| Records shown |
········
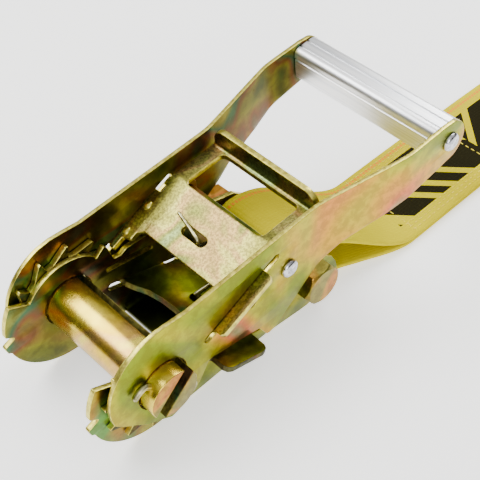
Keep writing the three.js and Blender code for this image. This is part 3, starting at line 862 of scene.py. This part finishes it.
def stitch_group():
    tree = bpy.data.node_groups.new("stitches", "GeometryNodeTree")
    face = tree.interface
    face.new_socket("Geometry", in_out="INPUT", socket_type="NodeSocketGeometry")
    for name, default in (("Spacing", 0.0032), ("Stitch Length", 0.0024), ("Thread Radius", 0.00030)):
        face.new_socket(name, in_out="INPUT", socket_type="NodeSocketFloat").default_value = default
    face.new_socket("Geometry", in_out="OUTPUT", socket_type="NodeSocketGeometry")
    given = add(tree, "NodeGroupInput").outputs
    curve = add(tree, "GeometryNodeMeshToCurve", {"Mesh": given["Geometry"]})
    spaced = add(tree, "GeometryNodeResampleCurve", {
        "Curve": curve.outputs["Curve"], "Length": given["Spacing"]
    }, mode="LENGTH")
    points = add(tree, "GeometryNodeCurveToPoints", {"Curve": spaced.outputs["Curve"]}, mode="EVALUATED")
    stitch = add(tree, "GeometryNodeMeshUVSphere", {"Segments": 8, "Rings": 6, "Radius": 1.0})
    size = add(tree, "ShaderNodeCombineXYZ", {
        0: given["Thread Radius"], 1: given["Thread Radius"],
        2: add(tree, "ShaderNodeMath", {0: given["Stitch Length"], 1: 0.5}, operation="MULTIPLY").outputs[0],
    })
    turn = add(tree, "FunctionNodeAlignRotationToVector", {"Vector": points.outputs["Tangent"]}, axis="Z")
    placed = add(tree, "GeometryNodeInstanceOnPoints", {
        "Points": points.outputs["Points"], "Instance": stitch.outputs["Mesh"],
        "Rotation": turn.outputs["Rotation"], "Scale": size.outputs["Vector"],
    })
    real = add(tree, "GeometryNodeRealizeInstances", {"Geometry": placed.outputs["Instances"]})
    dressed = add(tree, "GeometryNodeSetMaterial", {"Geometry": real.outputs["Geometry"], "Material": THREAD})
    add(tree, "NodeGroupOutput", {"Geometry": dressed.outputs["Geometry"]})
    return tree


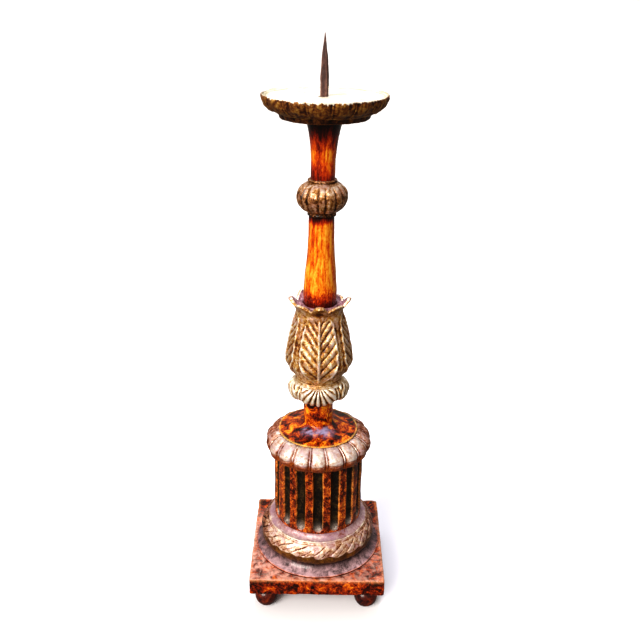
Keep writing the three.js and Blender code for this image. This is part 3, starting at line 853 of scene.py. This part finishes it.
def leaf_calyx(material):
    """The bud: four veined leaves over four narrow ones, and a mouth of curling tips."""
    node = "leaf_calyx"
    widest, tip = measured(node)
    radius = widest - 1.2
    seat = tip - 17
    waist = radius - 11.0
    seat_radius = reach("middle_shaft") + GLUE_GAP
    outline = Outline(radius - 13, 0).through(
        (radius - 1.6, 16), (radius, 27), (radius - 4.0, 52), (waist, seat - 2),
        (waist + 1.2, seat + 6), (waist + 3.6, seat + 10.5), (radius - 5.2, tip - 3.4))
    outline.curve((radius - 3.4, tip - 2.0), (radius - 4.2, tip - 0.8))
    outline.curve((radius - 5.0, tip + 0.3), (radius - 7.4, tip - 0.6))
    outline.through((waist - 0.5, tip - 4.5), (seat_radius + 0.6, tip - 6.3))
    outline.curve((seat_radius, tip - 6.5), (seat_radius, tip - 7.5)).line(seat_radius, seat)
    calyx = Turned(node, outline, 480, bore("neck_dowel"), bore("stem_dowel"))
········
| What is asked |
Show the data once more, exactly as it was written.

| Reply to the exercise |
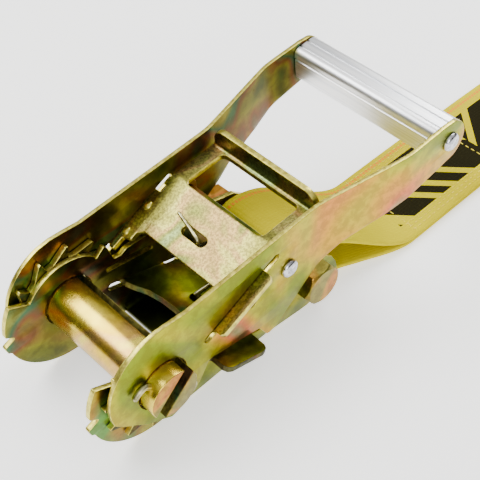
Keep writing the three.js and Blender code for this image. This is part 3, starting at line 862 of scene.py. This part finishes it.
def stitch_group():
    tree = bpy.data.node_groups.new("stitches", "GeometryNodeTree")
    face = tree.interface
    face.new_socket("Geometry", in_out="INPUT", socket_type="NodeSocketGeometry")
    for name, default in (("Spacing", 0.0032), ("Stitch Length", 0.0024), ("Thread Radius", 0.00030)):
        face.new_socket(name, in_out="INPUT", socket_type="NodeSocketFloat").default_value = default
    face.new_socket("Geometry", in_out="OUTPUT", socket_type="NodeSocketGeometry")
    given = add(tree, "NodeGroupInput").outputs
    curve = add(tree, "GeometryNodeMeshToCurve", {"Mesh": given["Geometry"]})
    spaced = add(tree, "GeometryNodeResampleCurve", {
        "Curve": curve.outputs["Curve"], "Length": given["Spacing"]
    }, mode="LENGTH")
    points = add(tree, "GeometryNodeCurveToPoints", {"Curve": spaced.outputs["Curve"]}, mode="EVALUATED")
    stitch = add(tree, "GeometryNodeMeshUVSphere", {"Segments": 8, "Rings": 6, "Radius": 1.0})
    size = add(tree, "ShaderNodeCombineXYZ", {
        0: given["Thread Radius"], 1: given["Thread Radius"],
        2: add(tree, "ShaderNodeMath", {0: given["Stitch Length"], 1: 0.5}, operation="MULTIPLY").outputs[0],
    })
    turn = add(tree, "FunctionNodeAlignRotationToVector", {"Vector": points.outputs["Tangent"]}, axis="Z")
    placed = add(tree, "GeometryNodeInstanceOnPoints", {
        "Points": points.outputs["Points"], "Instance": stitch.outputs["Mesh"],
        "Rotation": turn.outputs["Rotation"], "Scale": size.outputs["Vector"],
    })
    real = add(tree, "GeometryNodeRealizeInstances", {"Geometry": placed.outputs["Instances"]})
    dressed = add(tree, "GeometryNodeSetMaterial", {"Geometry": real.outputs["Geometry"], "Material": THREAD})
    add(tree, "NodeGroupOutput", {"Geometry": dressed.outputs["Geometry"]})
    return tree


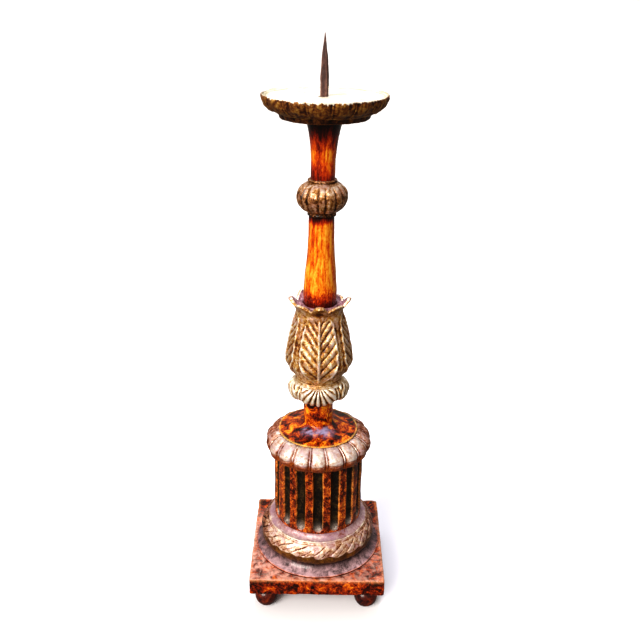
Keep writing the three.js and Blender code for this image. This is part 3, starting at line 853 of scene.py. This part finishes it.
def leaf_calyx(material):
    """The bud: four veined leaves over four narrow ones, and a mouth of curling tips."""
    node = "leaf_calyx"
    widest, tip = measured(node)
    radius = widest - 1.2
    seat = tip - 17
    waist = radius - 11.0
    seat_radius = reach("middle_shaft") + GLUE_GAP
    outline = Outline(radius - 13, 0).through(
        (radius - 1.6, 16), (radius, 27), (radius - 4.0, 52), (waist, seat - 2),
        (waist + 1.2, seat + 6), (waist + 3.6, seat + 10.5), (radius - 5.2, tip - 3.4))
    outline.curve((radius - 3.4, tip - 2.0), (radius - 4.2, tip - 0.8))
    outline.curve((radius - 5.0, tip + 0.3), (radius - 7.4, tip - 0.6))
    outline.through((waist - 0.5, tip - 4.5), (seat_radius + 0.6, tip - 6.3))
    outline.curve((seat_radius, tip - 6.5), (seat_radius, tip - 7.5)).line(seat_radius, seat)
    calyx = Turned(node, outline, 480, bore("neck_dowel"), bore("stem_dowel"))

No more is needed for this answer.